What you have to do -> Return the full listing exactly as it is written.

▬▬▬▬▬▬▬▬▬▬

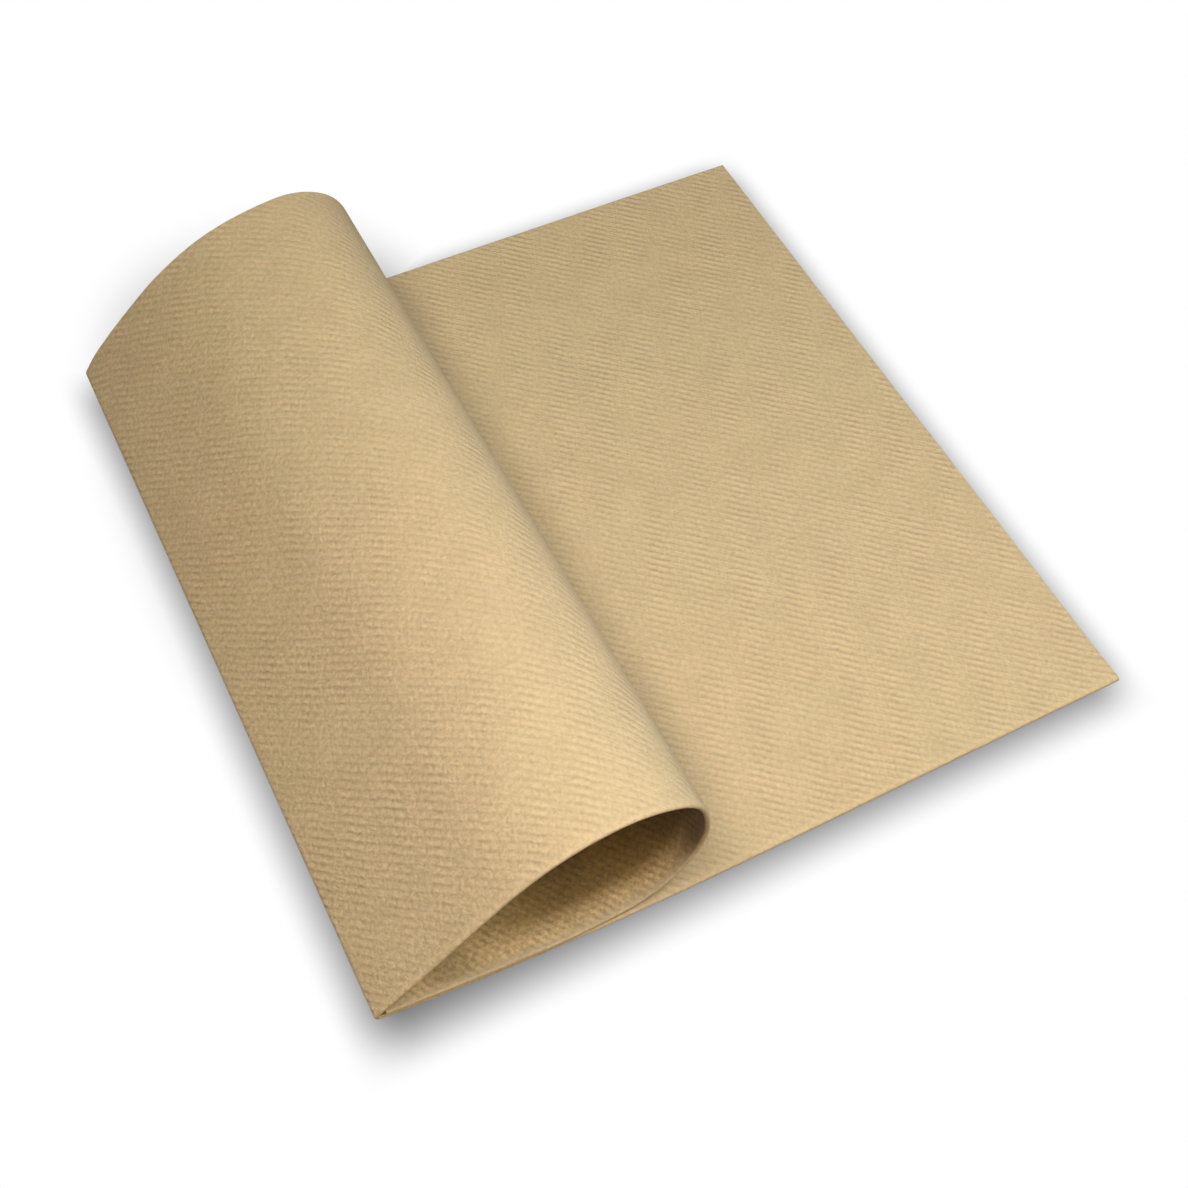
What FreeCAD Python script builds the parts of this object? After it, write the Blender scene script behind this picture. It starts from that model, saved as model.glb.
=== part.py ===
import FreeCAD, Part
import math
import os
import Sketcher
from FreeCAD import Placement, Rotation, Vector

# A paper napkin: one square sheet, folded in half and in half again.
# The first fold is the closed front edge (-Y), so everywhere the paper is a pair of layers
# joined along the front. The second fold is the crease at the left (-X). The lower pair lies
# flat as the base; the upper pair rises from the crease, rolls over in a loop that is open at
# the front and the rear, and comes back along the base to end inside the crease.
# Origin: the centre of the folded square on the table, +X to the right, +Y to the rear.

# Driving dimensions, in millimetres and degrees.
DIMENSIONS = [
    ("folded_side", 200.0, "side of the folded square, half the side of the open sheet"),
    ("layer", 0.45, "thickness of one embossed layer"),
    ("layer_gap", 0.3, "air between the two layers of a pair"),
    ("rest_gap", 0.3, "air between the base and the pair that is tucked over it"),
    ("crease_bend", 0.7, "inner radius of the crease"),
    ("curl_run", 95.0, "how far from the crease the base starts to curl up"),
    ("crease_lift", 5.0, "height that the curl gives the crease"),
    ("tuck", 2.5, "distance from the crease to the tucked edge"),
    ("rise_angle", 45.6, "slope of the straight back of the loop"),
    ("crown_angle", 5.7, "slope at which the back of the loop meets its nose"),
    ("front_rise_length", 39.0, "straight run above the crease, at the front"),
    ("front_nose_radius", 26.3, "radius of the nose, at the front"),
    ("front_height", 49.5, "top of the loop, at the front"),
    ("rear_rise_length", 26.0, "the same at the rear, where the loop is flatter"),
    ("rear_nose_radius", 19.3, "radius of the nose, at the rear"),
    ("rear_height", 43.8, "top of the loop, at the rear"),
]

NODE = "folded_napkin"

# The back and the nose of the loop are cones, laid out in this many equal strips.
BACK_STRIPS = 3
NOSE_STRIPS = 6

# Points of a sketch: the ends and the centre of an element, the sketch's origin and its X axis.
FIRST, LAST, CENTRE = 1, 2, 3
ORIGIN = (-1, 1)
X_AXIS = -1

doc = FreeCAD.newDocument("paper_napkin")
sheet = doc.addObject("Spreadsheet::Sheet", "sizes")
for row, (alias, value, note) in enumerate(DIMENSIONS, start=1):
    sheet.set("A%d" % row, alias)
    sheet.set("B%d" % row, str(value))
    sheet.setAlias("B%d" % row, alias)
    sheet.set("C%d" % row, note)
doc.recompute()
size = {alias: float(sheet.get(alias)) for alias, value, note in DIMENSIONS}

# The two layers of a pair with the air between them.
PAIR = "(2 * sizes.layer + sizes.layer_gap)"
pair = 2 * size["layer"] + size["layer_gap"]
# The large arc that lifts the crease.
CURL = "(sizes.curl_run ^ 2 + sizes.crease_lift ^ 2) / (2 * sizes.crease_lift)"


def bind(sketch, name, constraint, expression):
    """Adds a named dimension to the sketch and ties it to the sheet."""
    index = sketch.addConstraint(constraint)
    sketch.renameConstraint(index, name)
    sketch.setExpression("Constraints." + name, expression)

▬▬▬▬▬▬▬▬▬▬

Output ->
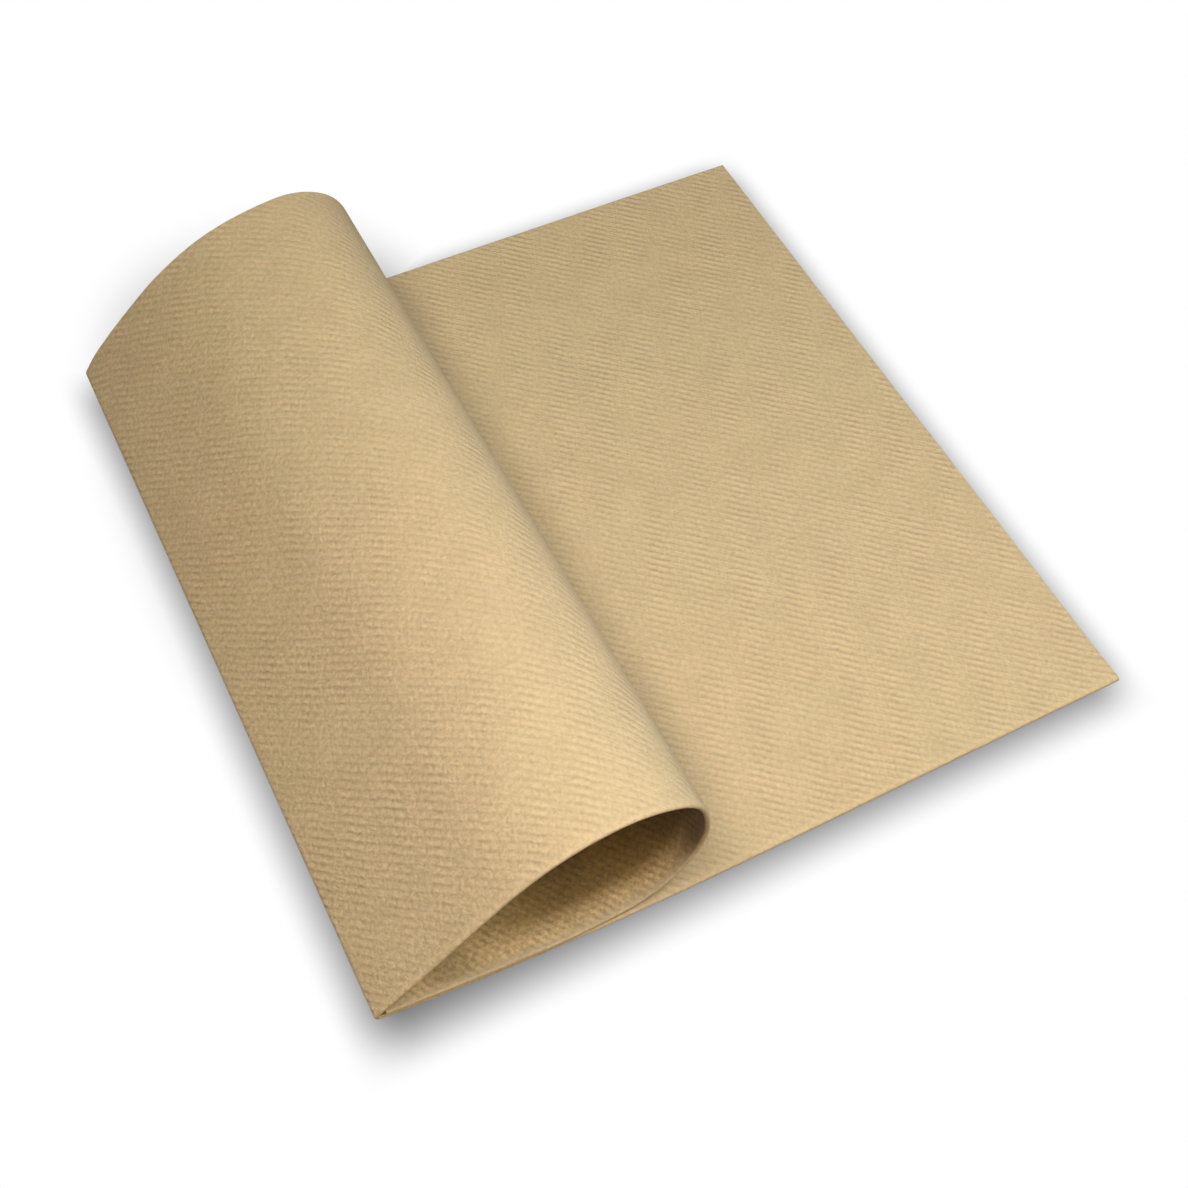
What FreeCAD Python script builds the parts of this object? After it, write the Blender scene script behind this picture. It starts from that model, saved as model.glb.
=== part.py ===
import FreeCAD, Part
import math
import os
import Sketcher
from FreeCAD import Placement, Rotation, Vector

# A paper napkin: one square sheet, folded in half and in half again.
# The first fold is the closed front edge (-Y), so everywhere the paper is a pair of layers
# joined along the front. The second fold is the crease at the left (-X). The lower pair lies
# flat as the base; the upper pair rises from the crease, rolls over in a loop that is open at
# the front and the rear, and comes back along the base to end inside the crease.
# Origin: the centre of the folded square on the table, +X to the right, +Y to the rear.

# Driving dimensions, in millimetres and degrees.
DIMENSIONS = [
    ("folded_side", 200.0, "side of the folded square, half the side of the open sheet"),
    ("layer", 0.45, "thickness of one embossed layer"),
    ("layer_gap", 0.3, "air between the two layers of a pair"),
    ("rest_gap", 0.3, "air between the base and the pair that is tucked over it"),
    ("crease_bend", 0.7, "inner radius of the crease"),
    ("curl_run", 95.0, "how far from the crease the base starts to curl up"),
    ("crease_lift", 5.0, "height that the curl gives the crease"),
    ("tuck", 2.5, "distance from the crease to the tucked edge"),
    ("rise_angle", 45.6, "slope of the straight back of the loop"),
    ("crown_angle", 5.7, "slope at which the back of the loop meets its nose"),
    ("front_rise_length", 39.0, "straight run above the crease, at the front"),
    ("front_nose_radius", 26.3, "radius of the nose, at the front"),
    ("front_height", 49.5, "top of the loop, at the front"),
    ("rear_rise_length", 26.0, "the same at the rear, where the loop is flatter"),
    ("rear_nose_radius", 19.3, "radius of the nose, at the rear"),
    ("rear_height", 43.8, "top of the loop, at the rear"),
]

NODE = "folded_napkin"

# The back and the nose of the loop are cones, laid out in this many equal strips.
BACK_STRIPS = 3
NOSE_STRIPS = 6

# Points of a sketch: the ends and the centre of an element, the sketch's origin and its X axis.
FIRST, LAST, CENTRE = 1, 2, 3
ORIGIN = (-1, 1)
X_AXIS = -1

doc = FreeCAD.newDocument("paper_napkin")
sheet = doc.addObject("Spreadsheet::Sheet", "sizes")
for row, (alias, value, note) in enumerate(DIMENSIONS, start=1):
    sheet.set("A%d" % row, alias)
    sheet.set("B%d" % row, str(value))
    sheet.setAlias("B%d" % row, alias)
    sheet.set("C%d" % row, note)
doc.recompute()
size = {alias: float(sheet.get(alias)) for alias, value, note in DIMENSIONS}

# The two layers of a pair with the air between them.
PAIR = "(2 * sizes.layer + sizes.layer_gap)"
pair = 2 * size["layer"] + size["layer_gap"]
# The large arc that lifts the crease.
CURL = "(sizes.curl_run ^ 2 + sizes.crease_lift ^ 2) / (2 * sizes.crease_lift)"


def bind(sketch, name, constraint, expression):
    """Adds a named dimension to the sketch and ties it to the sheet."""
    index = sketch.addConstraint(constraint)
    sketch.renameConstraint(index, name)
    sketch.setExpression("Constraints." + name, expression)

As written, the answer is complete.